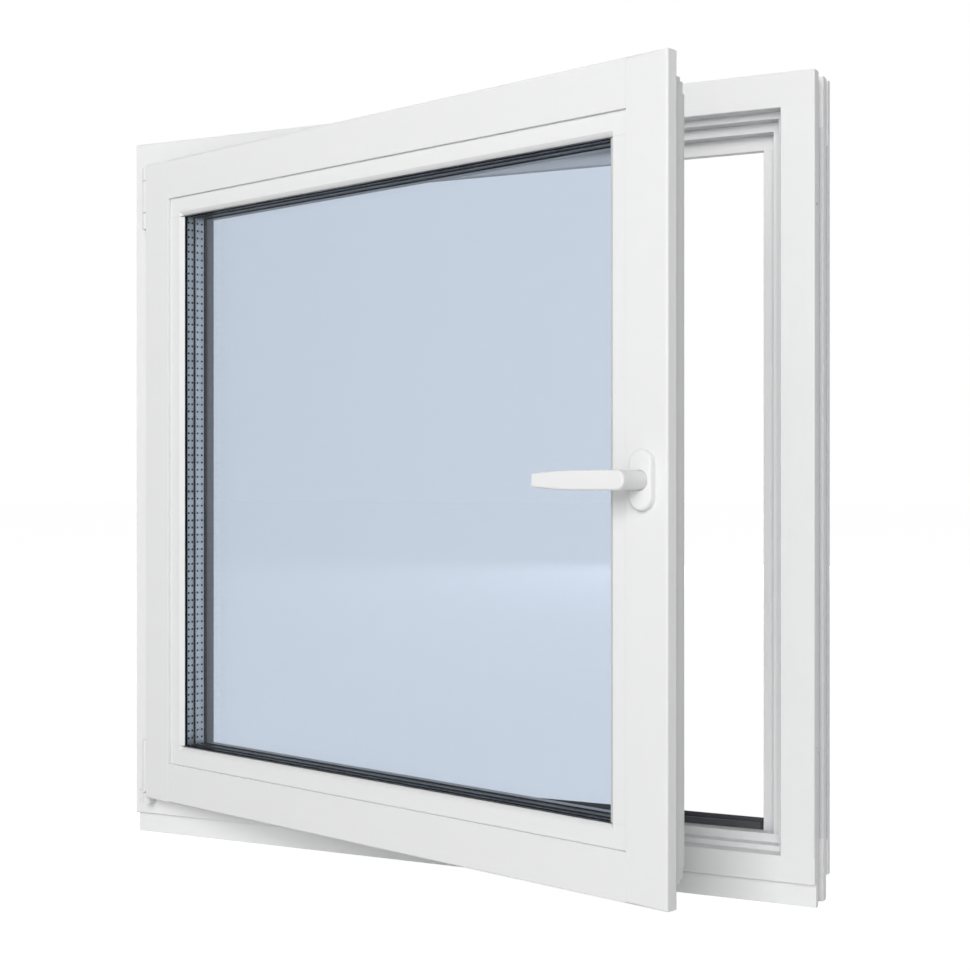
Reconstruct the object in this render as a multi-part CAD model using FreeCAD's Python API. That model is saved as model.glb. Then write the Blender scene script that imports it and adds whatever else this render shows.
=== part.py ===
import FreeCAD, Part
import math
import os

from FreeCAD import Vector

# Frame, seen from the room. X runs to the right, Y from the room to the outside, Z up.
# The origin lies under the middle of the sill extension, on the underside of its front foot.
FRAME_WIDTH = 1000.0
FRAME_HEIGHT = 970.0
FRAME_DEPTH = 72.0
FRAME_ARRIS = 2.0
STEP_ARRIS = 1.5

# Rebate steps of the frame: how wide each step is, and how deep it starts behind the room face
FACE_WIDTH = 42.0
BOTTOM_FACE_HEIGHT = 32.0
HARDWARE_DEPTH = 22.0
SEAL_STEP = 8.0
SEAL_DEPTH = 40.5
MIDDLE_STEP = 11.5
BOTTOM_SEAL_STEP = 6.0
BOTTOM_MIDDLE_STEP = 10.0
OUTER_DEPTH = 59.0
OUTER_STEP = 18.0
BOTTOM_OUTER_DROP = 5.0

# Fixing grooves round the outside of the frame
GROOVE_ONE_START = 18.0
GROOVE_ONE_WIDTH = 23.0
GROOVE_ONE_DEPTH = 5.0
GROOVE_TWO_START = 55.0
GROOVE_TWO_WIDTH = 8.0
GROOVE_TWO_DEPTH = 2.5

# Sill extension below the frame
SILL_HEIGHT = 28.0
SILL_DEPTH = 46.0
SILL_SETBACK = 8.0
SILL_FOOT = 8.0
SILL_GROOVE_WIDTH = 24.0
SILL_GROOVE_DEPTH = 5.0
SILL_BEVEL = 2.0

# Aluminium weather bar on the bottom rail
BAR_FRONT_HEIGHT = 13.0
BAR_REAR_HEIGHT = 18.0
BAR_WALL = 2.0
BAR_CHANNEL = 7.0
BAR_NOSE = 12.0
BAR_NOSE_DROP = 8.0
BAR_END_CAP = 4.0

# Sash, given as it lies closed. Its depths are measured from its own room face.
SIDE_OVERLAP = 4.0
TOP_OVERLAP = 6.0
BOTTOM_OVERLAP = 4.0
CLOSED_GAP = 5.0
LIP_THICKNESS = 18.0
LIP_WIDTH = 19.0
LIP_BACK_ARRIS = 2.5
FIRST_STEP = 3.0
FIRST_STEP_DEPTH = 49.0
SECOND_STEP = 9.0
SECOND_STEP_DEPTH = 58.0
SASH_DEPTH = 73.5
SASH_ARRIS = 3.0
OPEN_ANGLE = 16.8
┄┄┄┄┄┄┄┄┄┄
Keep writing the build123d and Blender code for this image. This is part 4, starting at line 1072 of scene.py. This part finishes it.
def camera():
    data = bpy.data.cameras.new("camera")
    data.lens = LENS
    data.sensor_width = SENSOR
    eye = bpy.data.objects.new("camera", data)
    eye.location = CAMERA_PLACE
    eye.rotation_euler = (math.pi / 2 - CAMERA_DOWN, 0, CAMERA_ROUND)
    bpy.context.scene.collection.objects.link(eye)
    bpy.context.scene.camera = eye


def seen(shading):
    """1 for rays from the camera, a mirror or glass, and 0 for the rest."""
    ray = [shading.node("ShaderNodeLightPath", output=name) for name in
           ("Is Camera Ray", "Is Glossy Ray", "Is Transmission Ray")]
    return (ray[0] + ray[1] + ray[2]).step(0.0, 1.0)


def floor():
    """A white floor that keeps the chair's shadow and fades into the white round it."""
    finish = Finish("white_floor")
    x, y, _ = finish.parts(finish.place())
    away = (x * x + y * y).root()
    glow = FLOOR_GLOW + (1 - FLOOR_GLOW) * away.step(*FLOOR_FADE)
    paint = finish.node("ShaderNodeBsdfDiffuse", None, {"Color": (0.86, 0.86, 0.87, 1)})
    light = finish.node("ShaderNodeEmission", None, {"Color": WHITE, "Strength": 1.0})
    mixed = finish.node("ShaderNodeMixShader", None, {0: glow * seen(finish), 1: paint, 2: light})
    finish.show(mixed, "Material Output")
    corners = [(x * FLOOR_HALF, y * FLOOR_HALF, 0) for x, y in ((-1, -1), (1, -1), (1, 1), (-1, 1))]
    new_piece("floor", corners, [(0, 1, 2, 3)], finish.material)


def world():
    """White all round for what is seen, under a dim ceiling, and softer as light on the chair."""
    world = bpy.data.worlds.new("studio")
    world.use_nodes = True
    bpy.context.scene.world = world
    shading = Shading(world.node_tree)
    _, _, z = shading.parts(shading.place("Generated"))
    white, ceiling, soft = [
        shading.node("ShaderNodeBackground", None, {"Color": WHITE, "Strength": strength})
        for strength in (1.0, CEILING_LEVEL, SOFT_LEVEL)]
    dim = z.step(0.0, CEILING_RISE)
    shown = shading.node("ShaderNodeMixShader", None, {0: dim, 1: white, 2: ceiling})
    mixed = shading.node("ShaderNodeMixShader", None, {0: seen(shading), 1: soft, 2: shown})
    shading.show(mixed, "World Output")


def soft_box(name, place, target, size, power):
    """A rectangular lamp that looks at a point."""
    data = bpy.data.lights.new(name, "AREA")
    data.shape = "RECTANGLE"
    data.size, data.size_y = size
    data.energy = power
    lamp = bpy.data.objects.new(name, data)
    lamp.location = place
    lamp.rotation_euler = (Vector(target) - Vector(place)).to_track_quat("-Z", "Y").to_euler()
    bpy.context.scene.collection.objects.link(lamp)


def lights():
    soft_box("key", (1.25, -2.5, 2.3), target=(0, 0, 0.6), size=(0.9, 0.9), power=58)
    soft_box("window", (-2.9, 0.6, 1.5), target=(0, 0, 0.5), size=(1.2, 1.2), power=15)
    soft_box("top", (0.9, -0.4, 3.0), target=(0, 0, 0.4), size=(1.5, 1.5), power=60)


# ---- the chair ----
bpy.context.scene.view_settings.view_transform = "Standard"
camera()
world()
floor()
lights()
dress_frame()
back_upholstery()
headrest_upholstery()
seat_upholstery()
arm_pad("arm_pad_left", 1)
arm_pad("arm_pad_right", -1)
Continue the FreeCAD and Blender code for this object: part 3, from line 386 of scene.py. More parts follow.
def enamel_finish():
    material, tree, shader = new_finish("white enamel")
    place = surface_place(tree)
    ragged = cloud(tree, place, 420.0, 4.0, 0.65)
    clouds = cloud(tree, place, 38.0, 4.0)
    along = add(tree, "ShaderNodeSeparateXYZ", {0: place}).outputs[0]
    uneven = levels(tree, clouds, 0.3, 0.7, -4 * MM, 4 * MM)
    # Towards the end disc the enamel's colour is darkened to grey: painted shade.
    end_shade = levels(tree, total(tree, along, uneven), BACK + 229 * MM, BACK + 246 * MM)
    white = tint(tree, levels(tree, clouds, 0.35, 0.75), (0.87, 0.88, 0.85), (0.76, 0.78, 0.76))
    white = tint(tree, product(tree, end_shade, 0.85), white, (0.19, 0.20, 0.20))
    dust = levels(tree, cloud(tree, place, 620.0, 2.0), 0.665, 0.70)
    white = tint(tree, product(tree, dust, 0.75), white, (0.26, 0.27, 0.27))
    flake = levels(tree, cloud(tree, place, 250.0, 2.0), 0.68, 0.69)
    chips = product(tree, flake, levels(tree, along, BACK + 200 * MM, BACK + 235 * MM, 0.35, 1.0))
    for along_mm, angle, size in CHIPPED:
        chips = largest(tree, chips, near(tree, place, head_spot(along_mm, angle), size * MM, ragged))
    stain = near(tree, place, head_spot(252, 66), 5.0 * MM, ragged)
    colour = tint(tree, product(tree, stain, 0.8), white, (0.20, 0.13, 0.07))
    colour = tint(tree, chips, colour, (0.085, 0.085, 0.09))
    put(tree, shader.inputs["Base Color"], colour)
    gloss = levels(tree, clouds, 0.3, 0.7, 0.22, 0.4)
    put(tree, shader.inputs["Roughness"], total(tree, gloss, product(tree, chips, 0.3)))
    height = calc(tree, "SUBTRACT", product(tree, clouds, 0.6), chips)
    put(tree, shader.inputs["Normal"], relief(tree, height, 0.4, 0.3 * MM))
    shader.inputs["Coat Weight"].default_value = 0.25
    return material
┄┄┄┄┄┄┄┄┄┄
> Required work
Exactly reproduce the lines that run from the line bearing "Reconstruct the object" through the line bearing "BOTTOM_OUTER_DROP = 5.0", with both end lines included.

> Solution below
Reconstruct the object in this render as a multi-part CAD model using FreeCAD's Python API. That model is saved as model.glb. Then write the Blender scene script that imports it and adds whatever else this render shows.
=== part.py ===
import FreeCAD, Part
import math
import os

from FreeCAD import Vector

# Frame, seen from the room. X runs to the right, Y from the room to the outside, Z up.
# The origin lies under the middle of the sill extension, on the underside of its front foot.
FRAME_WIDTH = 1000.0
FRAME_HEIGHT = 970.0
FRAME_DEPTH = 72.0
FRAME_ARRIS = 2.0
STEP_ARRIS = 1.5

# Rebate steps of the frame: how wide each step is, and how deep it starts behind the room face
FACE_WIDTH = 42.0
BOTTOM_FACE_HEIGHT = 32.0
HARDWARE_DEPTH = 22.0
SEAL_STEP = 8.0
SEAL_DEPTH = 40.5
MIDDLE_STEP = 11.5
BOTTOM_SEAL_STEP = 6.0
BOTTOM_MIDDLE_STEP = 10.0
OUTER_DEPTH = 59.0
OUTER_STEP = 18.0
BOTTOM_OUTER_DROP = 5.0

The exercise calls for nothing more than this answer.